Mechanically: Useful optimization should be judged on a broader set of outcomes:
- tokens per second
- stable batch size
- memory headroom
- convergence quality
- wall-clock time to target quality
- failure rate and restart cost
That means optimization decisions belong partly to systems engineering and partly to learning dynamics.
In practice:
- a slightly slower but much more stable run may be better overall
- sequence packing and data-pipeline improvements can buy surprisingly large real-world wins
- reducing restart frequency can matter as much as improving average step time
- the right optimizer schedule can sometimes outperform hardware-heavy scaling tricks
The trade-off is clear: Maximizing local throughput is not the same as maximizing end-to-end training efficiency.
A useful mental model is: Training is a business process as much as a technical one. The question is not only "how fast is the engine?" but "how much useful distance do we cover for the fuel we spend?"
Use this lens when:
- Best fit: deciding between optimization options with different effects on speed, stability, and cost.
- Misuse pattern: choosing solely on peak throughput without considering convergence or operational fragility.
Troubleshooting
Issue: "GPU utilization is high, so the training job must already be well optimized."
Why it happens / is confusing: Busy hardware looks healthy, but utilization alone says little about whether the right work is happening efficiently.
Clarification / Fix: Check end-to-end throughput, dataloader wait time, communication overhead, and convergence quality. A busy cluster can still be wasting a lot of time.
Issue: "This optimization reduced memory, so it must be an overall win."
Why it happens / is confusing: Memory relief is visible and urgent, so it is easy to ignore what was spent to get it.
Clarification / Fix: Measure the new cost too: step time, recomputation, communication, or numerical instability. Memory wins are only good if the overall training objective improves.
Issue: "The fastest configuration in a benchmark should be our production default."
Why it happens / is confusing: Isolated benchmarks often hide dataloader effects, checkpoint cost, or convergence behavior.
Clarification / Fix: Prefer end-to-end comparisons on realistic workloads. Optimize for time-to-quality, not only for kernel-level or step-level speed.
Advanced Connections
Connection 1: Training Optimizations <-> ZeRO and Distributed State Management
Many optimizations interact directly with ZeRO-style state partitioning. A memory-saving change can increase communication, and a communication-saving change can demand more local memory.
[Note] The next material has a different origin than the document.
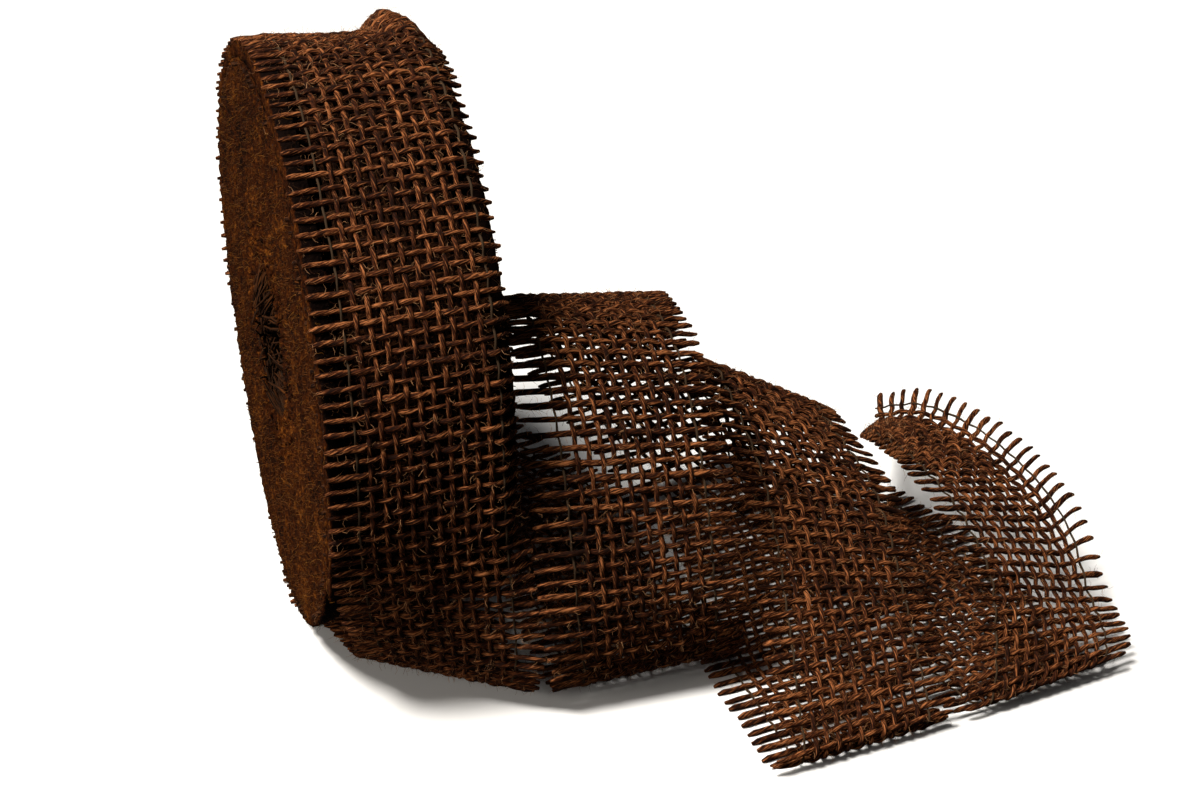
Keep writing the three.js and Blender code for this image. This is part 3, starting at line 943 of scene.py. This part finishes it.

These decisions are coupled.
Connection 2: Training Optimizations <-> PEFT
The reason PEFT methods become so compelling later in the month is that full-model training is expensive in exactly the dimensions studied here: memory, throughput, optimizer state, and system complexity.
Resources
Optional Deepening Resources
-
[PAPER] Mixed Precision Training
- Focus: Why lower precision can speed up training while preserving model quality when handled carefully.
-
[PAPER] FlashAttention: Fast and Memory-Efficient Exact Attention with IO-Awareness
- Focus: A concrete example of optimizing attention by targeting memory movement rather than only FLOPs.
-
[DOC] PyTorch Performance Tuning Guide
- Focus: Practical optimization levers around kernels, dataloading, and execution behavior.
-
[DOC] NVIDIA Megatron-LM
- Focus: A real training stack where many large-scale optimization ideas are combined in practice.
Key Insights
- Optimization starts with bottlenecks, not with tricks - the useful change depends on what the training system is actually waiting on.
- Most improvements are exchanges, not freebies - memory, compute, communication, and stability are constantly being traded against each other.
- The real objective is time-to-quality, not just faster steps - end-to-end convergence efficiency matters more than local benchmark wins.